The library, defined as a place to study and absorb knowledge, features whimsically canted shelves with books that echo the color story and also spatially signal that this is not a noisy place. In the adjacent lounge and game area, we dropped a floating ceiling plane above a seating and TV alcove to give it a special sense of place. We then disguised a multitude of plumbing shafts left over from the hotel rooms as integrated “furnishings” themselves by covering them in reclaimed wood, adding individuality through the addition of “graffiti” art stenciled into them by a local artist.
Kitchen and Cooking Spaces
EHS has experimented with different types of cooking facilities over time. The New Yorker’s is simple and limited in function: cooktop and microwave cooking only, without storage for food or utensils (students bring their own to the space). This facility is filled with activity day and night, as students tend to come in pairs or groups and make their cooking and dining experiences a social outing. Continuous eating counters parallel to the cooking lines serve this purpose well. The cabinets have solid core panels made from a sustainable material also used for building exteriors, and the countertops are made from a highly durable engineered material made of recycled crushed stone.

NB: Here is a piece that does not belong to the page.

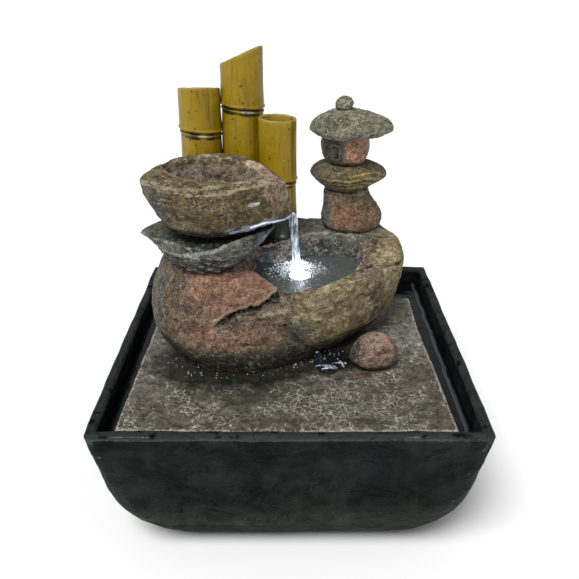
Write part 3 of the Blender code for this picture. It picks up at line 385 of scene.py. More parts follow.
def rubber_paint(name):
    """Dull black rubber with dust on it."""
    paint = Paint(name)
    dust = paint.noise(0.003, 5.0, 0.7)
    paint.colour = paint.mix(paint.span(dust, 0.5, 0.8), (0.018, 0.018, 0.018), (0.06, 0.058, 0.054))
    paint.bump(paint.noise(0.0005, 3.0), 0.00012)
    return paint.finish(paint.span(dust, 0.3, 0.7, 0.7, 0.9))


def metal_paint(name, colour, roughness, stretch):
    """Bare metal with fine drawn lines and a little tarnish."""
    paint = Paint(name, metallic=1.0)
    lines = paint.noise(0.0004, 3.0, 0.6, stretch=stretch)
    tarnish = paint.span(paint.noise(0.004, 4.0), 0.4, 0.7, 0.0, 0.5)
    paint.colour = paint.mix(tarnish, colour, shade(colour, 0.45))
    paint.bump(lines, 0.0001)
    return paint.finish(paint.span(lines, 0.3, 0.7, roughness - 0.08, roughness + 0.12))


def board_paint():
    """Green circuit board with pale traces."""
    paint = Paint("circuit_board")
    traces = paint.cell_edges(0.0022, 0.0, 0.1, 0.05)
    paint.colour = paint.mix(traces, (0.02, 0.13, 0.05), (0.12, 0.3, 0.14))
    paint.bump(traces, 0.00005)
    return paint.finish(paint.span(traces, 0.0, 1.0, 0.45, 0.3))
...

The floors are porcelain tile. The nearby dining room offers a myriad of table sizes and banquette seating as well as chair seating, again, to suit a variety of student preferences.
Today’s higher education student commons should be signature spaces that meet client requirements as well as the desires of an increasingly sophisticated student population. Open, versatile, space planning and careful attention to furnishing and equipment decisions can elevate these projects into affinity building environments that are far from conventional.